The pool of light or Well of Fate slowly filled with glowing waters until one day a hand emerged from the surface. Then a scalp and a pair of eyes attached to a monstrous head. The Giant known as Ymir pulled himself from the Well and stood upon the island.
It didn’t take him long to become hungry so he reached into the Well and drew forth the cow, Audhumla. The great cow used the rime ice to the north of the island to nourish itself while in turn it fed Ymir. The giant spent much time alone on the island until one day he saw a shape in the ice Audhumla was licking. Peering close to it he saw the shape of a head and torso.
Buri the First
Bewildered, Ymir watched as the cow continued to lick the ice into a humanoid form. Once the form was free of the ice color appeared on the outer skin. All but the feet of this creation was finally cleared of the ice. With a snap the tiny form of Buri stepped clear of the ice.
He looked up at the great cow that had formed him and smiled. Enamored with her creation the cow slowly made more. Slowly many shared the island with giant Ymir. He was troubled that his creations would not walk and talk like Audhumla’s. He wrung his frustration from island and caused concern among Audhumla’s children.
Ymir grabbed up a great rock in his rage from the water and was ready to smash Audhumla’s children.
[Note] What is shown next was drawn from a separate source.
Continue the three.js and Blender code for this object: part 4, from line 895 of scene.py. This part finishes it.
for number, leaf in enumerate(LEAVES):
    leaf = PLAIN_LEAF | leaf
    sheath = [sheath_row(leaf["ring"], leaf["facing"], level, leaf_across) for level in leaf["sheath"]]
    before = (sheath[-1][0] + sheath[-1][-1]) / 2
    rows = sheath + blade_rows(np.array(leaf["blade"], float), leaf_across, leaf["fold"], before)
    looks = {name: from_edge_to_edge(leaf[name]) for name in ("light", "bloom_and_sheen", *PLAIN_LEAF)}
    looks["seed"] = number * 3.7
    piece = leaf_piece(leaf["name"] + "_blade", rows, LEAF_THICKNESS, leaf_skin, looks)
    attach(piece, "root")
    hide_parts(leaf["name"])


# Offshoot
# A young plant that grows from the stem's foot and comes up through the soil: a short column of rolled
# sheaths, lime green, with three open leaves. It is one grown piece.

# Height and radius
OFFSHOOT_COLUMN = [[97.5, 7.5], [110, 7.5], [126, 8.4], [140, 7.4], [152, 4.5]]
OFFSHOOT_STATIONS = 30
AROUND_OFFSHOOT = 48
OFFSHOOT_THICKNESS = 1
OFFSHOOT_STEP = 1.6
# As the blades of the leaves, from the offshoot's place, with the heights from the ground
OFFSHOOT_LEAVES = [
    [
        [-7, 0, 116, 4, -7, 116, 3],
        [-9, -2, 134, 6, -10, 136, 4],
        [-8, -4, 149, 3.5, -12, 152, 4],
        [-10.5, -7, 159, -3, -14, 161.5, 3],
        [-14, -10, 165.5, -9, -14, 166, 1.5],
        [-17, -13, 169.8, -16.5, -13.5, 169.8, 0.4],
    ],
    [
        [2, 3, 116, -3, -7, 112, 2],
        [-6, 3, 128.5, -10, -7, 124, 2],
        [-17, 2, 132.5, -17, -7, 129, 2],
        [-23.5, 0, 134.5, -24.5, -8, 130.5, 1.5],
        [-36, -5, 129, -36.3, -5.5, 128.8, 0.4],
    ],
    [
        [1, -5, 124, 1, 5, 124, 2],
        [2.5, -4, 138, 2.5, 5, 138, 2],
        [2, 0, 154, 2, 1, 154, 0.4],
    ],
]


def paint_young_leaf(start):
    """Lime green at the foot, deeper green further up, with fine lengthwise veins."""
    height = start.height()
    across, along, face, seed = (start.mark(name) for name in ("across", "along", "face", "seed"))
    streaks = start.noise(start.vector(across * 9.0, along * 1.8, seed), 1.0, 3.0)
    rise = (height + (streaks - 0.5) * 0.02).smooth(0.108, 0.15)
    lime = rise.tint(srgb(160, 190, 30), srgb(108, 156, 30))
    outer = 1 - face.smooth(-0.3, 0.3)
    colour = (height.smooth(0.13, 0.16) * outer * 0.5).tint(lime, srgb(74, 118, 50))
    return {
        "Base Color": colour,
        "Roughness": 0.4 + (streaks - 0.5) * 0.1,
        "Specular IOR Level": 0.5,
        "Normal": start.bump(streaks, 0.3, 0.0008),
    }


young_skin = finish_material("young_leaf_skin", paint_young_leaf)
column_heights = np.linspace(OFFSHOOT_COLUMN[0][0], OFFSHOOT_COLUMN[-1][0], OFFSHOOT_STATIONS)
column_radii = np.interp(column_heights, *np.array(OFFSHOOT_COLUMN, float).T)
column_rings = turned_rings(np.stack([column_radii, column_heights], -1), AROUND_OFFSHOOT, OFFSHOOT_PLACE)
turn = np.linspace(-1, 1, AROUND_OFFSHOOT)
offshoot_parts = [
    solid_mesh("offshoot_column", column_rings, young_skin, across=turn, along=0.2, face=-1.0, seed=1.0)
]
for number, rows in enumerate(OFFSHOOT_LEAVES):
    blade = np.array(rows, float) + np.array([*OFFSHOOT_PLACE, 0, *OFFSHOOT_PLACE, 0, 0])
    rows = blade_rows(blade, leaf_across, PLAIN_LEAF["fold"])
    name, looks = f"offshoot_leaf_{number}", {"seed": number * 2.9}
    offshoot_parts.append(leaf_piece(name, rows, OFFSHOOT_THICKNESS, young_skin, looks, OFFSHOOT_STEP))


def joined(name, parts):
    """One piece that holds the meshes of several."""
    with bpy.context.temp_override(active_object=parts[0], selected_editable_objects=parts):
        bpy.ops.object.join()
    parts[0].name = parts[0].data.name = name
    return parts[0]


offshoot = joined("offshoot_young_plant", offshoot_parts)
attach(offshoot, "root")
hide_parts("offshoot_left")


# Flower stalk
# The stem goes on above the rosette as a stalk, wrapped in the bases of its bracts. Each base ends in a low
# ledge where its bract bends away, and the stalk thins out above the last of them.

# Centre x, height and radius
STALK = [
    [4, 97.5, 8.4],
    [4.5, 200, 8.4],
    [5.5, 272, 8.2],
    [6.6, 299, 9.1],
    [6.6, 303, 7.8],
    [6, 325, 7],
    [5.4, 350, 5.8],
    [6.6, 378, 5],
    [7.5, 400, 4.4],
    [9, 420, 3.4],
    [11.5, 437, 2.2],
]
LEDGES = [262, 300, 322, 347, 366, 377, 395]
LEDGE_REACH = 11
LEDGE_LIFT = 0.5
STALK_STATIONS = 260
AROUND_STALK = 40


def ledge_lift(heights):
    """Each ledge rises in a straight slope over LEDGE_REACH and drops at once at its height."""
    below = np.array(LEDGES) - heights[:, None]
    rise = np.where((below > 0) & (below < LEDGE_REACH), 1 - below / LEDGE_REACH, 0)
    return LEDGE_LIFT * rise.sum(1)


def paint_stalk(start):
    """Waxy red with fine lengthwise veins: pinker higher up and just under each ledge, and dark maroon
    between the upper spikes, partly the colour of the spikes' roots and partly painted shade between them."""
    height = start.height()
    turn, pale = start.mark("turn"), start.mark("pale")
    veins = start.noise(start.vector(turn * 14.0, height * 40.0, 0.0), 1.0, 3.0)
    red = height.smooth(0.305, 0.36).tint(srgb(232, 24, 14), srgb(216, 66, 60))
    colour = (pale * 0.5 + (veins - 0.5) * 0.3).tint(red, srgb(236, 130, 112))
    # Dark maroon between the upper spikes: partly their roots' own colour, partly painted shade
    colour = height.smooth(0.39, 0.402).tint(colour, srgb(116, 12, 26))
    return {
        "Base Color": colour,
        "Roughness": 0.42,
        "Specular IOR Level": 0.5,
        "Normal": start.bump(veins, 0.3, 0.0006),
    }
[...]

He stopped as the water dripped from the rock to his head. The water ran into his eyes and he tossed the rock aside to clear them. When he pulled his hands away from his face he felt the water on his hands. Slowly he rubbed them to get the water off of him and as he did so a figure formed between his palms.
Fascinated he continued to work his hands together until the shape resembled something similar to the cow’s creations. Though bigger and blue the creation in his hand did resemble Buri. He set it upon the ground and it towered over the First. Named for their creator, the Giant known as Bergelmir was the first of his kind. Later the children of Audhumla called the giants, Frost Giants, for their resemblance to the blue rime ice to the north of the island.
The Death of Ymir
Pleased with his work, Ymir left his creations to their own pursuits and sat upon an outcrop of rock to the east of the island. Eventually, he was lost to his thoughts and responded to no one.
Time passed and the island shrank in a way as the children of Audhumla and the Frost Giants had children of their own. It wasn’t long before the two sides would argue over the space. One of Audhumla’s children, the grandson of Buri and son of Bor, known as Odin, was enraged by Bergelmir. It was the first act of violence.
Enraged the very young Odin slew the giants between him and Bergelmir. Bergelmir fought the first warrior and the battle shook the island. War then erupted between the two factions. Many died but the children of Audhumla won. All but two of the giants were slain. Bergelmir’s sons escaped. Thrym, who took after his father fled to the north. Surtur, whose skin was black as the night, fled to the south.
Emboldened Odin stood upon the chest of the slain frost giant, Bergelmir, and howled his triumph. Ymir stood at the noise and strode forth from his perch to the east. Confronted with the destruction of his creations he became enraged. Odin, flush from his victory, attacked the first Giant as he cried his rage to the stars. Within moments the great giant was dead.
Odin had felled the giant but his rage did not rest. So he pulled apart the giant and fashioned the earth from his body growing out from it fertile and lush covering the rock and the ice. Blood seeped from the giant’s body and pooled along the earth forming oceans, rivers, and lakes.
Continuing his work, Odin pulled the skull from the body and threw it high in the sky to form the moon. Many say the side we see is the back of the giant’s skull and that when the end of time draws near we’ll see the face of the giant once more. Odin did not stop to admire his handiwork. No he pulled apart the bones of the giant and cast them across the land plowing up furrows and burying them in piles forming mountains.
From the remains of Ymir a tree sprouted. An ash tree of immense size, Yggdrasil grew and grew until it supported the universe with its many branches. The pool of light known as the Well of Fate lay beneath its three great roots. Two more springs were formed as well thus providing the tree with water.
The gods, as Odin renamed his brethren, gathered near one root and waited upon Odin. Odin shook the root and a path formed leading to the gods’ new home, Asgard. As the gods ascended this path the second root shook forming the path to Jotunheim. Thrym found this path and he ran to claim it as his own. The third root struck deep beneath the earth and formed a path to Niflheim.
Among the branches of the tree grew leaves and as the leaves fell to the earth the formed shapes. Animal shapes of all kinds formed from the leaves. Slowly they spread and grew and the earth flourished.
One squirrel, called Ratatosk, remained behind and lived in the branches of Yggdrasil. It lived there many years gathering its horde of nuts.
Odin’s gods stayed in their realm and Thrym’s giants stayed in theirs but Thrym resented the gods and especially Odin. It wasn’t long until the two began fighting. It was one such occasion upon the plains of the earth that a tremor was unleashed that shook the great tree.
Ratatosk’s horde fell from its perch among the branches and landed among roots. Odin noticed them as he paused in the war. Picking one up, he considered it and the tree above him. After a time, he placed the nut upon the ground pushed it into the soil with his spear haft. He pulled his bladder of water from his belt and poured some of the water from the Well of Fate upon the mound he had created. Once finished he returned to the fight.
The war raged and the nut sat in the ground for a long time. Thrym eventually retreated to Jotunheim and the Asgardians returned to their home. The earth had been saturated with their blood. Slowly the seed Odin had planted spouted but not a tree or a plant but a man. The first of his kind he wandered the earth. Over time many of the other nuts that had fallen from Ratatosk’s horde grew to be other men and women. Thus the human race was born.